__Aim__: Print exactly the lines from the one containing "Model this object" through the last line of the listing, both included.

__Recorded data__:
━━━━━━━━━━━━━━━━

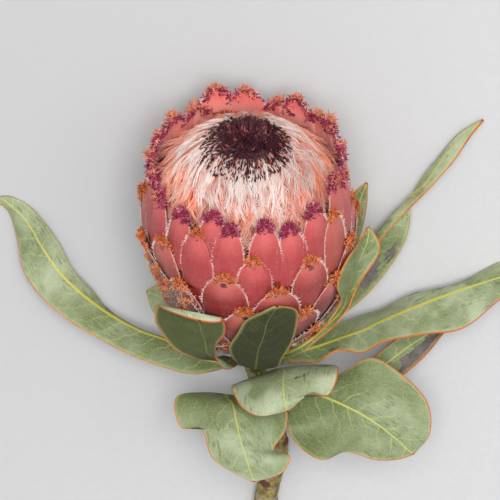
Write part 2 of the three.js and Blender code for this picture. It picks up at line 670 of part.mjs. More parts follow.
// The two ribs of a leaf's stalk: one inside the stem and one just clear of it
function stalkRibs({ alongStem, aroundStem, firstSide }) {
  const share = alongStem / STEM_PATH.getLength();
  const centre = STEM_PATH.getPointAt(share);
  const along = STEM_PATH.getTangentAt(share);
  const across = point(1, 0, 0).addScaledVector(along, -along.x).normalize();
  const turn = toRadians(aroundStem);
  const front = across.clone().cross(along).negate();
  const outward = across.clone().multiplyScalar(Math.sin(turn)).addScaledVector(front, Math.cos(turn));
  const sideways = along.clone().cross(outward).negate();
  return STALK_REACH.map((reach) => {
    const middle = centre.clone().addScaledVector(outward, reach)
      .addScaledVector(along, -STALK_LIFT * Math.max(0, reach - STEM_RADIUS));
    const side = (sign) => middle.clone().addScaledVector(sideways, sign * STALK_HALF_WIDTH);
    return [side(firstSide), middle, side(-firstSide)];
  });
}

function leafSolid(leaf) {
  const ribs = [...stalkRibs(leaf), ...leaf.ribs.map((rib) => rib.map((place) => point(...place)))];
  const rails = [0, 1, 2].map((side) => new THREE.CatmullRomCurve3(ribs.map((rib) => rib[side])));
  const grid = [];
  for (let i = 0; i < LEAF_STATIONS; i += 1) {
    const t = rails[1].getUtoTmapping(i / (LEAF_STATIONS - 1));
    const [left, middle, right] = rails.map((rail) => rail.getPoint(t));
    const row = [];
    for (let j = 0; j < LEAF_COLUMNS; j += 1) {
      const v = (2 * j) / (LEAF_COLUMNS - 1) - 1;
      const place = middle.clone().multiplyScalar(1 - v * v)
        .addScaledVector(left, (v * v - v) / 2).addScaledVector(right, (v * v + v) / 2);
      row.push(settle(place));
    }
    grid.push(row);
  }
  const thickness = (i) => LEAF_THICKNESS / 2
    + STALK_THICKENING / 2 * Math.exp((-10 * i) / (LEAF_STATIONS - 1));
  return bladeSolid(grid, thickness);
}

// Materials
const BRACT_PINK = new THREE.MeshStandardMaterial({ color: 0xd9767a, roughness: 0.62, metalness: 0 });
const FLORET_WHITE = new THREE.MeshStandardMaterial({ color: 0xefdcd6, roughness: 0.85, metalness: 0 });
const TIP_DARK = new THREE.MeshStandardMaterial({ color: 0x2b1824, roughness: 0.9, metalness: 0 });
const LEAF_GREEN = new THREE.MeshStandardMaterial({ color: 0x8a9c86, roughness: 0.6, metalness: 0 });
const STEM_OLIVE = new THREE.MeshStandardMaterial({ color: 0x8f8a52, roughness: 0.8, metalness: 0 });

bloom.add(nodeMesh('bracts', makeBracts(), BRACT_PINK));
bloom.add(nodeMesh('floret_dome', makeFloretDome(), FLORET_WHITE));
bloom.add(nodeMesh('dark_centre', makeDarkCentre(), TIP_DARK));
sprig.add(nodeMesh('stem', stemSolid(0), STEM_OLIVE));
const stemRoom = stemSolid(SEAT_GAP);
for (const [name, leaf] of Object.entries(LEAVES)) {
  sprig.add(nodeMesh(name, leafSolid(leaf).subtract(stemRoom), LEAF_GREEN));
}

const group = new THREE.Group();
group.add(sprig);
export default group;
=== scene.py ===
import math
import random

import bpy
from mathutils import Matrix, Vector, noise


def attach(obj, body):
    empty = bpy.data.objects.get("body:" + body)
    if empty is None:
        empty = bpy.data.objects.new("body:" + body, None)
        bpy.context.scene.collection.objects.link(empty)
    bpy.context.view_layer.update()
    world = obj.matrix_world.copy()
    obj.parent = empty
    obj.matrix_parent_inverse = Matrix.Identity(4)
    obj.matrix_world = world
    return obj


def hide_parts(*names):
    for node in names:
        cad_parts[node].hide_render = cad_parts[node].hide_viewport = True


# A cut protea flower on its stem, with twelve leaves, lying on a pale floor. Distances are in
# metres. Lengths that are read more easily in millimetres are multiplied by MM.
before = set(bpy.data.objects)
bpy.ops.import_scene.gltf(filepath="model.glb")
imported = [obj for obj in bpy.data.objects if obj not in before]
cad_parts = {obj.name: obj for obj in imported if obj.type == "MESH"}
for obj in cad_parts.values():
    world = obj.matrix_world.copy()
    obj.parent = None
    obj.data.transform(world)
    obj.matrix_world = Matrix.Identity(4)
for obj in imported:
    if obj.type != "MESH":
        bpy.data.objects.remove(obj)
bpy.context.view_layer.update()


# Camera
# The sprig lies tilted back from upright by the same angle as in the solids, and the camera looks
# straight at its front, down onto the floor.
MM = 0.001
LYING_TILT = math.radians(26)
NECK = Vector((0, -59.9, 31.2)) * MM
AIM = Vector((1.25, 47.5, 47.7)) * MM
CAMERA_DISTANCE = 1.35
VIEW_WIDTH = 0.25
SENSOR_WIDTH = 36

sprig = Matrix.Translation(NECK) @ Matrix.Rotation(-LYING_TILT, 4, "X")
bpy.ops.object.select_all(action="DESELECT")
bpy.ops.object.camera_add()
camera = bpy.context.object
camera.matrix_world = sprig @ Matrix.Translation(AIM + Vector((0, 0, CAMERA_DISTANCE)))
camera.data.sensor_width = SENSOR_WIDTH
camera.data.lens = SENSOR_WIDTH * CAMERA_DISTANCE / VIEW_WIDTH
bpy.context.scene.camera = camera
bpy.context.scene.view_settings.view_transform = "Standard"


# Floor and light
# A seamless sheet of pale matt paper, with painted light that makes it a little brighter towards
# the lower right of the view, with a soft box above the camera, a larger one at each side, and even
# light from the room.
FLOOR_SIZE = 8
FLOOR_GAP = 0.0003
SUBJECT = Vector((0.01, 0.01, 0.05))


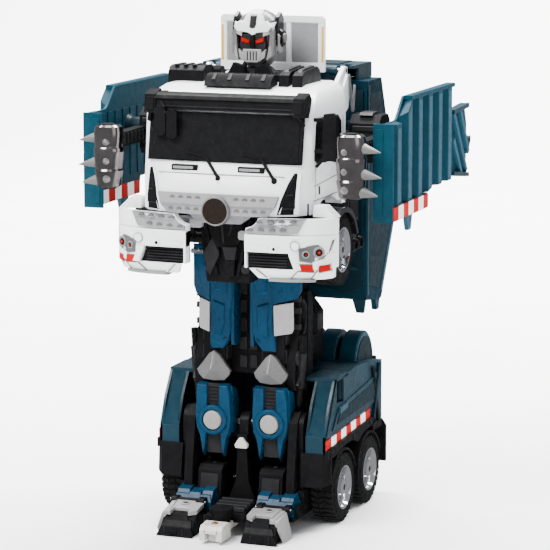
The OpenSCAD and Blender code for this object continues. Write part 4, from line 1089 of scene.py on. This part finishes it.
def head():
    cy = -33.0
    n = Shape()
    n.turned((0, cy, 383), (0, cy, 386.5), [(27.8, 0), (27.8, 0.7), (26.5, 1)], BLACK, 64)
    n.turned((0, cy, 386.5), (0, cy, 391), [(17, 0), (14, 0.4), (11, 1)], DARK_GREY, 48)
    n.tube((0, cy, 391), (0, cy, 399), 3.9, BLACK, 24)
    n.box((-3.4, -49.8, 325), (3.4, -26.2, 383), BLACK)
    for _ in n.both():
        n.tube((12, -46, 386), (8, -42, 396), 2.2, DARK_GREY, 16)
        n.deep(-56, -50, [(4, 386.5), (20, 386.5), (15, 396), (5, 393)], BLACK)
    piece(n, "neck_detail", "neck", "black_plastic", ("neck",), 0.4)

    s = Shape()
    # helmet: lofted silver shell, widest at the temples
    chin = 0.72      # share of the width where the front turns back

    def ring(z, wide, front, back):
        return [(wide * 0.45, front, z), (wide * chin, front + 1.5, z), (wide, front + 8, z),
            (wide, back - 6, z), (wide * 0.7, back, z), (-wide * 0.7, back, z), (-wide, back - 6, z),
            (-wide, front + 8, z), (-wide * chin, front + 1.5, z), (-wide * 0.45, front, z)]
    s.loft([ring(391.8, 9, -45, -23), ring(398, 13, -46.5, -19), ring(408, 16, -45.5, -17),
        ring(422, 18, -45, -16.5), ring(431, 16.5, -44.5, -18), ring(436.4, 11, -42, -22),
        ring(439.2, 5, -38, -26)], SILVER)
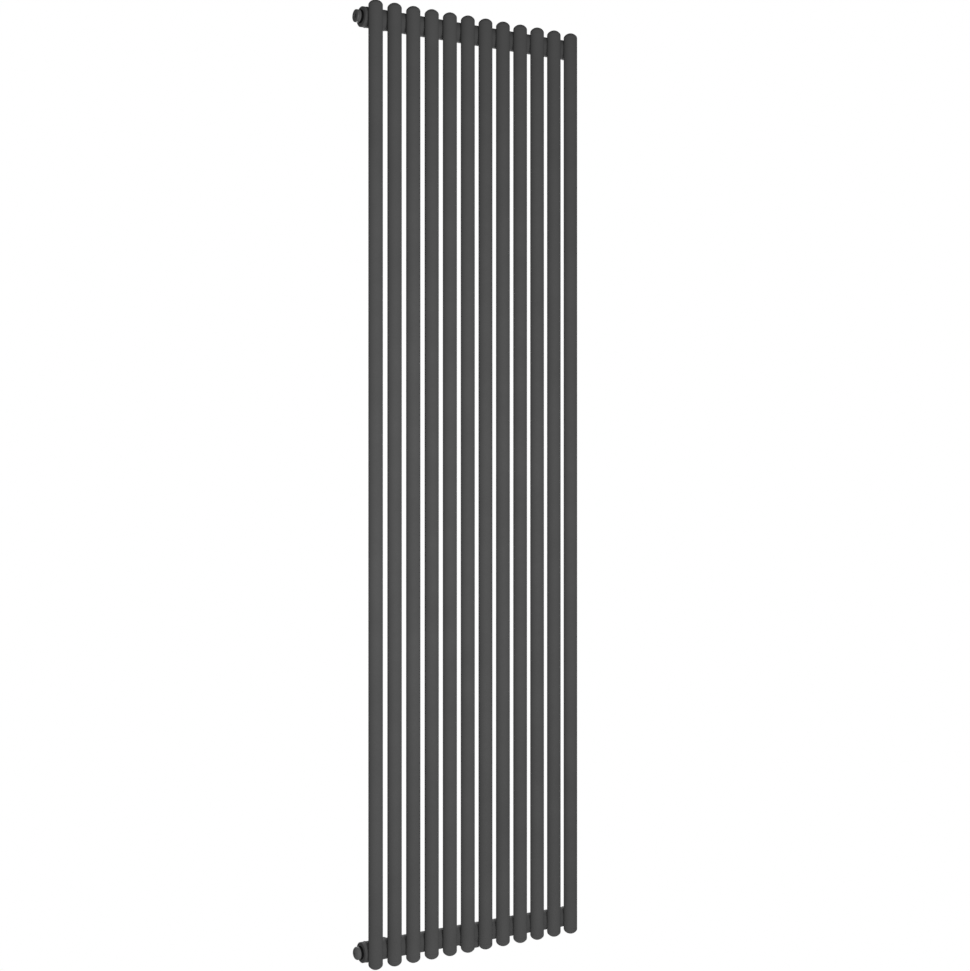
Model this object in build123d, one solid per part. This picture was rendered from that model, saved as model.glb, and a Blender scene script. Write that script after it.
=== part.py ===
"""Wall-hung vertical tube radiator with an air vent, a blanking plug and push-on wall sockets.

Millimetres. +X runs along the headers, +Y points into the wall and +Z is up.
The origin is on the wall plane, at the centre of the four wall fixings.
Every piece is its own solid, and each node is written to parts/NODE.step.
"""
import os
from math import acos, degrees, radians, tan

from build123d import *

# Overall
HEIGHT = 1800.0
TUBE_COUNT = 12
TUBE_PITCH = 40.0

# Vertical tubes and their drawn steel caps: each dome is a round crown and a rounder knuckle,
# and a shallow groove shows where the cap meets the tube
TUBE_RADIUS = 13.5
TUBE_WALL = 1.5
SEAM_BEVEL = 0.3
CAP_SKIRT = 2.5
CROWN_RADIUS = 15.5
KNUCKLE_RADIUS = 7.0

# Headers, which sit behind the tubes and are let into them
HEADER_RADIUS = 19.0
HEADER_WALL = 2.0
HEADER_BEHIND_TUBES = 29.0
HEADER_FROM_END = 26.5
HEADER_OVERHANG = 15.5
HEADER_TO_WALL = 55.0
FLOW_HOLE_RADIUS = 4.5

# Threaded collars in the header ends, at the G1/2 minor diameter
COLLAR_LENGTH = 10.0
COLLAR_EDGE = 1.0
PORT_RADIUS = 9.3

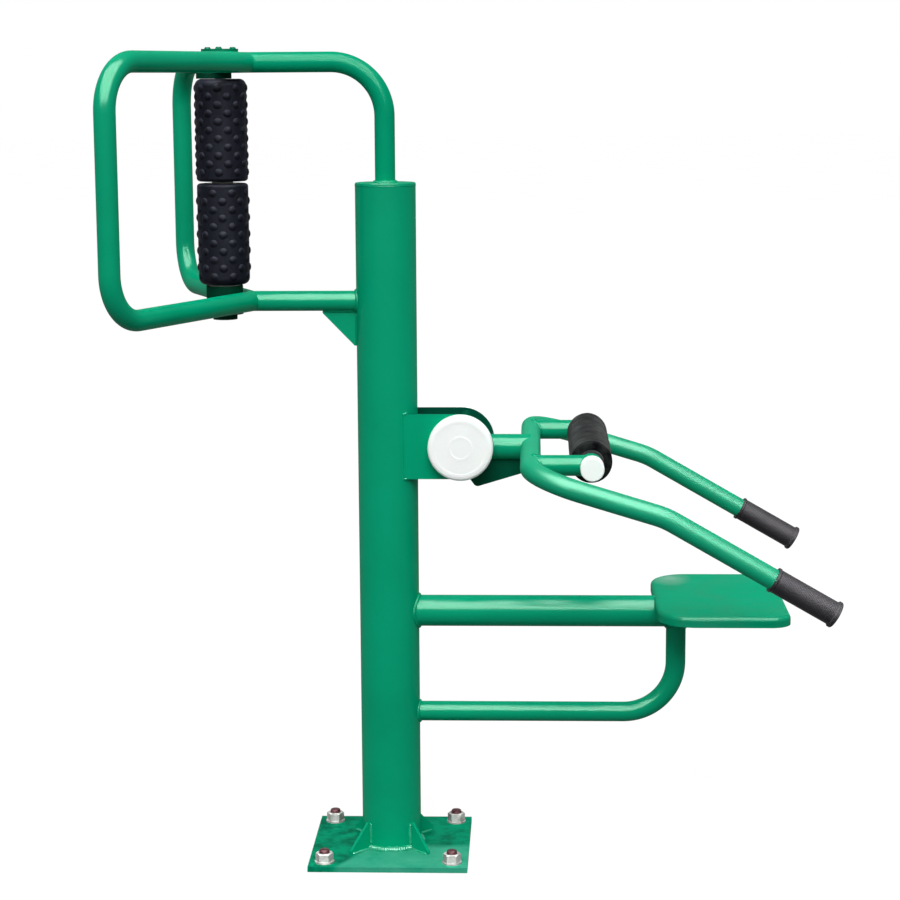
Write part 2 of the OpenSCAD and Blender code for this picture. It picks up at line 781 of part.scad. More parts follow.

━━━━━━━━━━━━━━━━

__Completed task__:
Model this object in build123d, one solid per part. This picture was rendered from that model, saved as model.glb, and a Blender scene script. Write that script after it.
=== part.py ===
"""Wall-hung vertical tube radiator with an air vent, a blanking plug and push-on wall sockets.

Millimetres. +X runs along the headers, +Y points into the wall and +Z is up.
The origin is on the wall plane, at the centre of the four wall fixings.
Every piece is its own solid, and each node is written to parts/NODE.step.
"""
import os
from math import acos, degrees, radians, tan

from build123d import *

# Overall
HEIGHT = 1800.0
TUBE_COUNT = 12
TUBE_PITCH = 40.0

# Vertical tubes and their drawn steel caps: each dome is a round crown and a rounder knuckle,
# and a shallow groove shows where the cap meets the tube
TUBE_RADIUS = 13.5
TUBE_WALL = 1.5
SEAM_BEVEL = 0.3
CAP_SKIRT = 2.5
CROWN_RADIUS = 15.5
KNUCKLE_RADIUS = 7.0

# Headers, which sit behind the tubes and are let into them
HEADER_RADIUS = 19.0
HEADER_WALL = 2.0
HEADER_BEHIND_TUBES = 29.0
HEADER_FROM_END = 26.5
HEADER_OVERHANG = 15.5
HEADER_TO_WALL = 55.0
FLOW_HOLE_RADIUS = 4.5

# Threaded collars in the header ends, at the G1/2 minor diameter
COLLAR_LENGTH = 10.0
COLLAR_EDGE = 1.0
PORT_RADIUS = 9.3

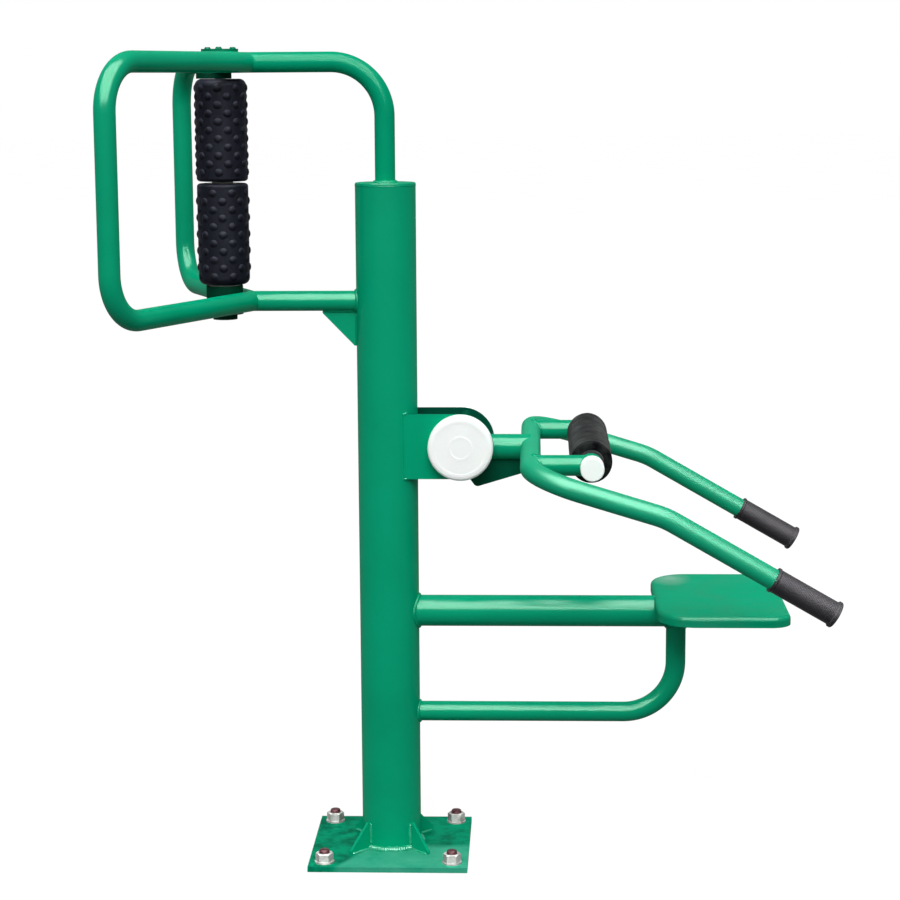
Write part 2 of the OpenSCAD and Blender code for this picture. It picks up at line 781 of part.scad. More parts follow.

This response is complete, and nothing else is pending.